Hasta hace cierto tiempo me negaba a contestar encuestas (bueno, tampoco es que me llamaran tanto; ni que fuera la Princesa Máxima asediada por los medios…). Ocurre que no me gusta la idea de que en la literatura también haya ganadores y perdedores. Pero el otro día me llamaron de un diario extranjero para contestar una encuesta tan absurda que decidí cambiar de opinión. La pregunta era: “¿Cuál es el mejor poema de la literatura argentina?”. Ponerme a pensar o a revisar mi biblioteca hubiera sido profundamente antieconómico, así que decidí responder con el último poema que hubiera leído: En una disco, de Arturo Carrera, incluido en su libro La banda oscura de Alejandro, de 1994. Y si ese es el último poema que había leído, es porque muy a menudo releo ese poema (y todo el libro), simplemente porque es un poema extraordinario. La anécdota del poema es imposible de resumir, como cualquier anécdota y como cualquier poema. Tan sólo diré que el poeta pretende escribir un poema dedicado a Rosario Bléfari, mientras bailan en una discoteca y mantienen diálogos como éste: “Hoy en tu charla/ el momento fue cuando dijiste/ que la poesía es la salvación/ …y hablaste de los libros como si hablaras/ de juguetes, te la pasaste hablando/ de juguetes (…)// Yo le dije (gritando también): “En un libro de viajes/ de Michaux, hay un epígrafe de Lao Tsé/ Que dice: ‘Gobernad el Imperio/ como si frierais un pajarito’//Ella se rió y dijo: ‘Lo inventaste vos, boludo,/ ya sé,/ Lo inventaste vos’. Y siguió bailando”.
Ahora recuerdo también la definición que de la palabra anécdota da Ambrose Bierce en su Diccionario del diablo (traducido por Rodolfo Walsh): “Relato generalmente falso”, y para demostrarlo, cita un par de ejemplos de anécdotas, uno de ellos muy simpático: “Una noche el señor Rudolph Block, de Nueva York, se encontró sentado en una cena junto al distinguido crítico Percival Pollard. ‘Señor Pollard, dijo, mi libro Biografía de una vaca muerta se ha publicado anónimamente, pero usted no puede ignorar quién es el autor. Sin embargo, al comentarlo, dice usted que es la obra del idiota del siglo. ¿Le parece una crítica justa?’ ‘Lo siento mucho señor, respondió amablemente el crítico, pero no pensé que usted deseara realmente conservar el anonimato’ ”.
Acabo sin embargo de incurrir en una contradicción.
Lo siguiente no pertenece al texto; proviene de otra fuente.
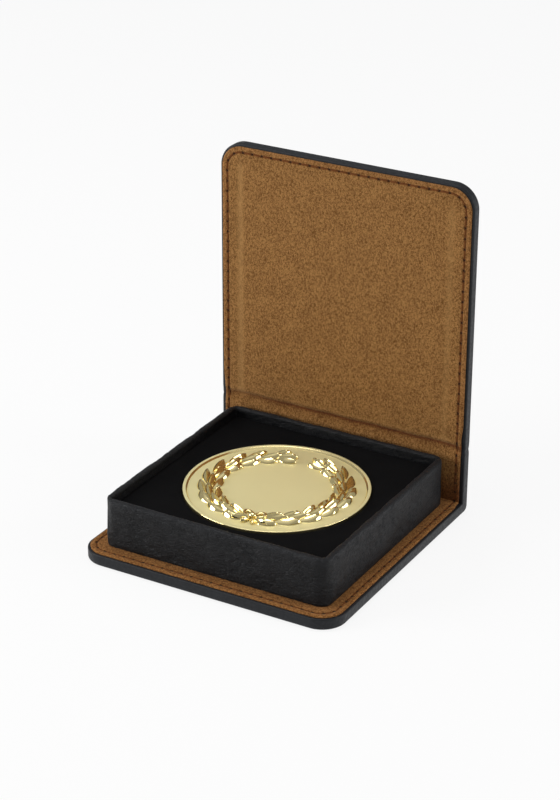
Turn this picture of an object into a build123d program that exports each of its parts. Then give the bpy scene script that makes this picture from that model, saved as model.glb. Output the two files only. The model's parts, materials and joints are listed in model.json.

Hace un momento escribí la frase “un par de ejemplos de anécdotas”, pero pensándolo bien, una anécdota no debería ser ejemplo de nada, debería bastarse a sí misma y punto. Aunque en realidad, ocurre otra cosa: abomino de los ejemplos. El ejemplo siempre tiende a tener un carácter normativo, moral, normalizador. Reduce la teoría a un caso, le quita potencia y la vuelve empírica. Si algún interés tiene la poesía, la literatura, es la de romper ese par: la teoría y su ejemplo. La literatura, al menos la que a mí me interesa, elabora una teoría para cada cosa, tiene tantas teorías como cosas hay en el mundo. Se supone que una teoría tiene una validez general y el ejemplo, como desprendimiento razonable, tiene un alcance puntual, local. Pues bien: el encanto de la literatura consiste en convertir cada hecho singular en una explicación universal (o a la inversa: en transformar a cada teoría general, en un acto singular, único e irrepetible).
Hay dos grandes momentos en donde se tiene una teoría para casa cosa: en la literatura y en la conversación de bar (dos caras de una misma moneda). El otro gran instante es el amor, pero sobre eso Barthes ya escribió demasiado, así que no vale la pena abundar en detalles (sin darme cuenta acabo de elaborar la teoría de la moneda de tres lados). Una de las grandes preguntas de la literatura es la de saber qué es un poeta, un escritor. Es alguien que tiene una teoría para cada cosa. Una teoría que no tiene ejemplos, que no se aplica más que a sí misma: marca pero no deja huella. Casi que uno podría imaginar este diálogo: “Déme usted un ejemplo de lo que acaba de decir”. “¡Imposible! ¡Soy escritor!”.